Un pretoriano trajo a Niger junto al emperador. El César acarició el lomo del animal con aprecio. Aquel caballo se había portado bien. Si Niger no hubiera sido tan rápido, tan valiente y tan leal quizá él ya no estaría allí vivo. Si Celer no hubiera sido enviado por Menenia al norte para avisarlo, él nunca habría dispuesto de un caballo tan bueno en el momento más peligroso de su vida. Si él mismo no hubiera intercedido por un niño indefenso en el pasado remoto, ahora estaría muerto.

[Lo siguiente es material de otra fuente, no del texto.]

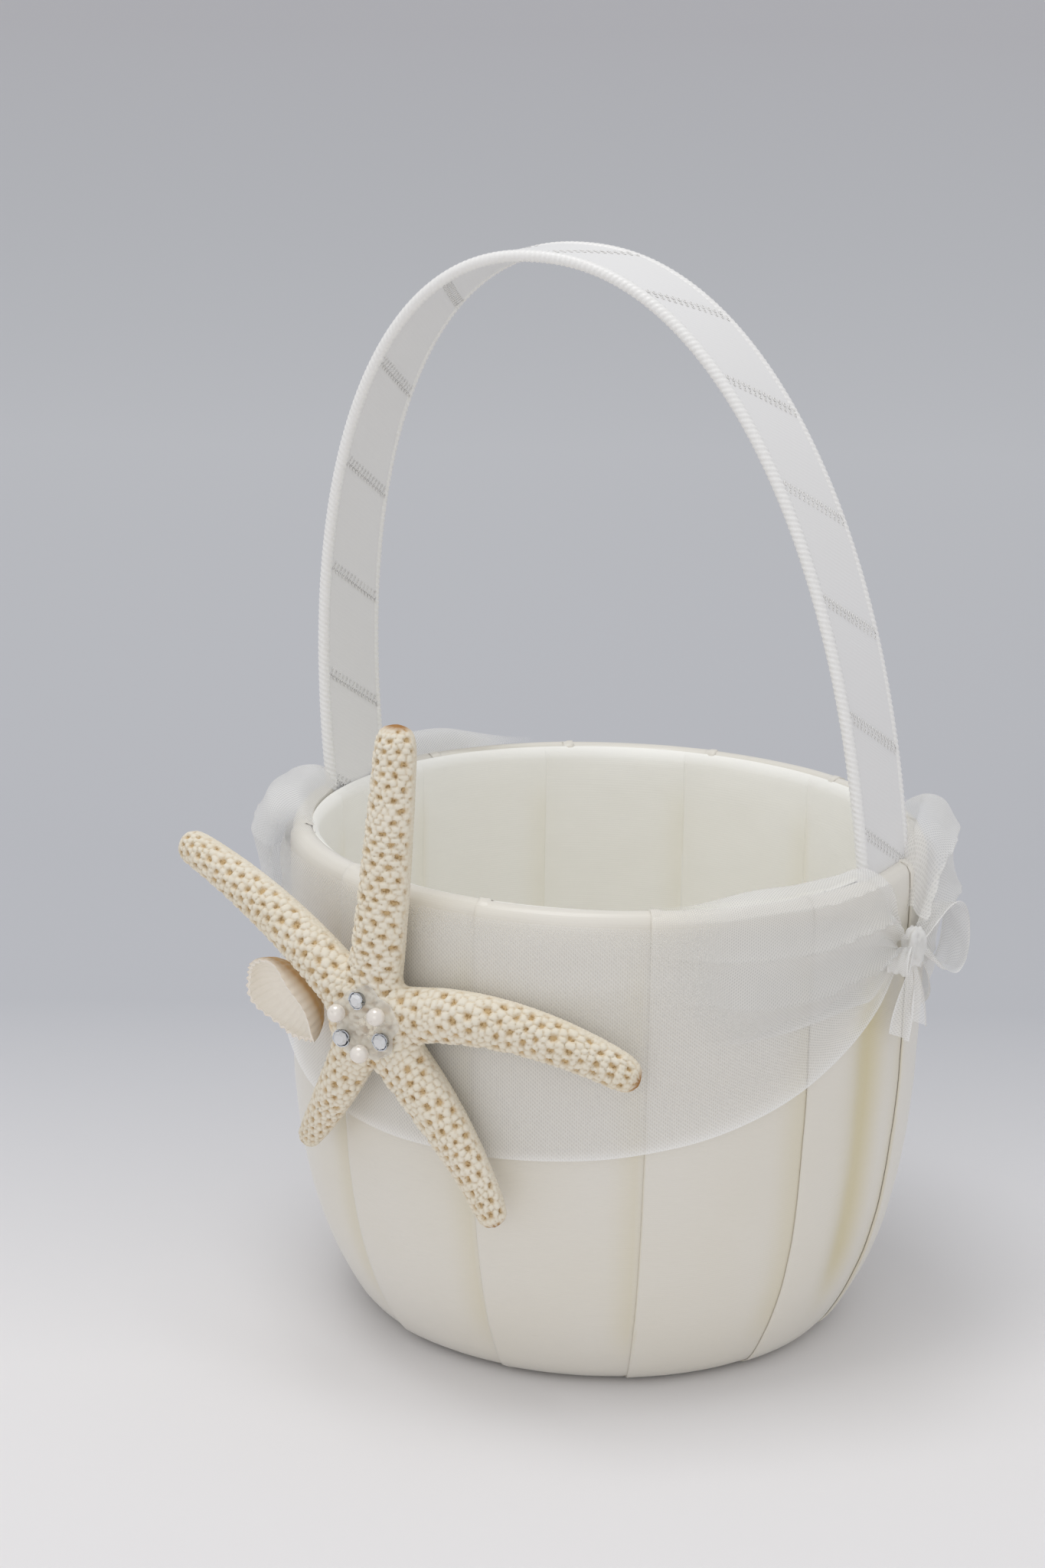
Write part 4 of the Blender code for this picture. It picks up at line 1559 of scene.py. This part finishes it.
    @staticmethod
    def cells(
        x: np.ndarray, y: np.ndarray, seed: int, jitter: float
    ) -> tuple[np.ndarray, np.ndarray, np.ndarray]:
        """Uneven round cells on a staggered grid of unit spacing.

        Args:
            x: Coordinate along the rows' way, in rows.
            y: Coordinate along a row, in plates.
            seed: Picks how the cells are placed.
            jitter: How far a cell strays from its place.

        Returns:
            How far each point is inside its cell, the cell's row and its place in the row.
        """
        rng = np.random.default_rng(seed)
        table = rng.uniform(-1, 1, (64, 64, 3))
        row, place = np.floor(x).astype(int), np.floor(y).astype(int)
        first, second = np.full(len(x), 9.0), np.full(len(x), 9.0)
        owner_row, owner_place = np.zeros(len(x), int), np.zeros(len(x), int)
        for dr in (-1, 0, 1):
            for dp in (-1, 0, 1):
                r, p = row + dr, place + dp
                shift = table[r % 64, p % 64]
                cx = r + 0.5 + jitter * 0.6 * shift[:, 0]
                cy = p + 0.5 + 0.5 * (r % 2) + jitter * shift[:, 1]
                distance = np.hypot((x - cx) * 1.1, y - cy) * (1 + 0.12 * shift[:, 2])
                nearer = distance < first
                second = np.where(nearer, first, np.minimum(second, distance))
                owner_row = np.where(nearer, r, owner_row)
                owner_place = np.where(nearer, p, owner_place)
                first = np.where(nearer, distance, first)
        return second - first, owner_row, owner_place

    def carve(self, piece: bpy.types.Object) -> None:
        """Raise the plates, sink the pits between them and note both for the material."""
        points = coordinates(piece)
        number, along, angle, near = self.arm_places(points)
        mean_radius = 4.9
        around = angle * mean_radius
        rng = np.random.default_rng(77)
        offset = rng.uniform(0, 40, len(self.arms))[number]
        wander = 0.25 * ripple(points, 61, 9.0)
        narrow = np.where(number == 0, 1.2, 1.0)
        across = around / (self.plate * narrow) + 20
        inside, row, place = self.cells(along / self.row * narrow + offset + wander, across, 3, 0.3)
        open_pit = (row % 2 == 0) & ((place + row // 2) % 2 == 0)
        table = rng.uniform(0, 1, (64, 64))
        open_pit &= table[row % 64, place % 64] < 0.93
        small = self.cells(along / 0.95 + offset, around / 1.0 + 50, 5, 0.35)[0]
        flank = step(np.abs(angle), 1.25, 1.7)
        plate = 1 - np.exp(-inside * 5.0)
        granule = 1 - np.exp(-small * 4.0)
        pit = open_pit * step(inside, 0.05, 0.4) * (1 - flank)
        height = (self.relief * plate * (1 - flank) + 0.22 * granule * flank) * (1 - pit)
        height = height - (self.pit_depth - 0.22 * granule) * pit
        seam = np.exp(-inside * 9.0) * (1 - flank) + 0.5 * np.exp(-small * 6.0) * flank
        lengths = np.array([arm.length for arm in self.arms])[number]
        rest = lengths - along
        tip_spot = np.exp(-((rest / 1.3) ** 2))
        fade = step(rest, 0.5, 5.0)
        height = height * (0.25 + 0.75 * fade) - 0.7 * tip_spot
        normals = np.empty(len(piece.data.vertices) * 3, np.float32)
        piece.data.vertices.foreach_get("normal", normals)
        move_points(piece, points + normals.reshape(-1, 3) * (height - 0.15)[:, None])
        crotch = step(near, 1.02, 1.5) * (1 - step(along, 9.0, 17.0))
        back = step(points[:, 1] - self.centre.y, 2.0, 7.0) * (1 - step(along, 20.0, 40.0))
        set_attribute(piece, "pit", np.clip(pit, 0, 1))
        set_attribute(piece, "seam", np.clip(0.65 * seam, 0, 1))
        set_attribute(piece, "warm", np.clip(0.55 * crotch + 0.2 * back, 0, 1))
        set_attribute(piece, "tip", np.clip(1.2 * tip_spot, 0, 1))


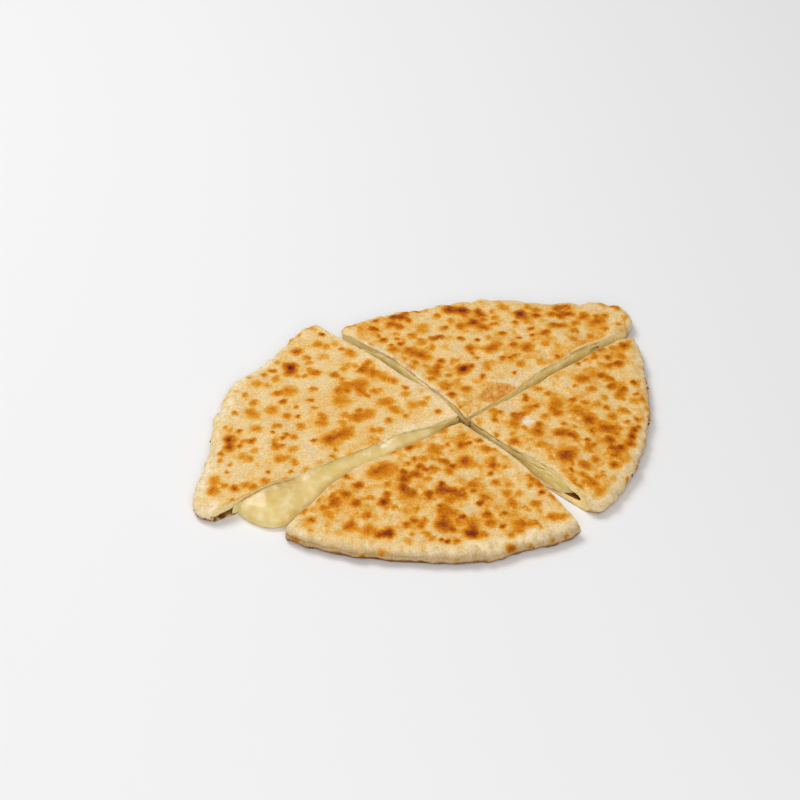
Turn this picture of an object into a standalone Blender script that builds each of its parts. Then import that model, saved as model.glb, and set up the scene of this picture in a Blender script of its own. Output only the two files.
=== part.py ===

Un caballo. Una vestal. Un gladiador.
¿Casualidades o designios de los dioses?
Trajano miró entonces a Lucio Quieto.
—Dile a Tercio que lo prepare todo para alojar a siete legiones. Nosotros regresamos a Roma. Es la hora de atacar. Y preparad un correo también: quiero que el Senado esté reunido para cuando llegue a la ciudad. Nada, Lucio, absolutamente nada, podrá detenernos ahora. Decébalo no sabe lo que es mi ira.
Y montó sobre Niger. Tenía que regresar rápidamente al campamento y escribir un mensaje en clave. Longino debía abandonar Sarmizegetusa antes de que el Senado aprobara la nueva guerra.
Καὶ ὁ Δεκέβαλος κατὰ μὲν τὸ ἰσχυρὸν κακῶς ἔπραττε, δόλῳ δὲ δὴ καὶ ἀπάτῃ ὀλίγου μὲν καὶ τὸν Τραϊανὸν ἀπέκτεινε, πέμψας ἐς τὴν Μυσίαν αὐτομόλους τινάς, εἴ πως αὐτὸν εὐπρόσοδον ὄντα καὶ ἄλλως, τότε δὲ καὶ διὰ τὴν τοῦ πολέμου χρείαν πάντα ἁπλῶς τὸν βουλόμενον ἐς λόγους δεχόμενον κατεργάσαιντο. Ἀλλὰ τοῦτο μὲν οὐκ ἠδυνήθησαν πρᾶξαι, συλληφθέντος τινὸς ἐξ ὑποψίας καὶ πᾶν τὸ ἐπιβούλευμα αὐτοῦ ἐκ βασάνων ὁμολογήσαντος·
Decébalo, por la fuerza, mal lo tenía; pero mediante treta y engaño poco faltó para que matara a Trajano, pues envió a Moesia a unos desertores para ver si podían acabar con él, que era persona accesible y por otra parte, entonces, a causa de las exigencias de la guerra, recibía sin más a cualquiera que deseara hablar con él. Pero no pudieron llevarlo a cabo, ya que uno despertó sospechas y fue detenido, y bajo tortura confesó toda la maquinación.[29]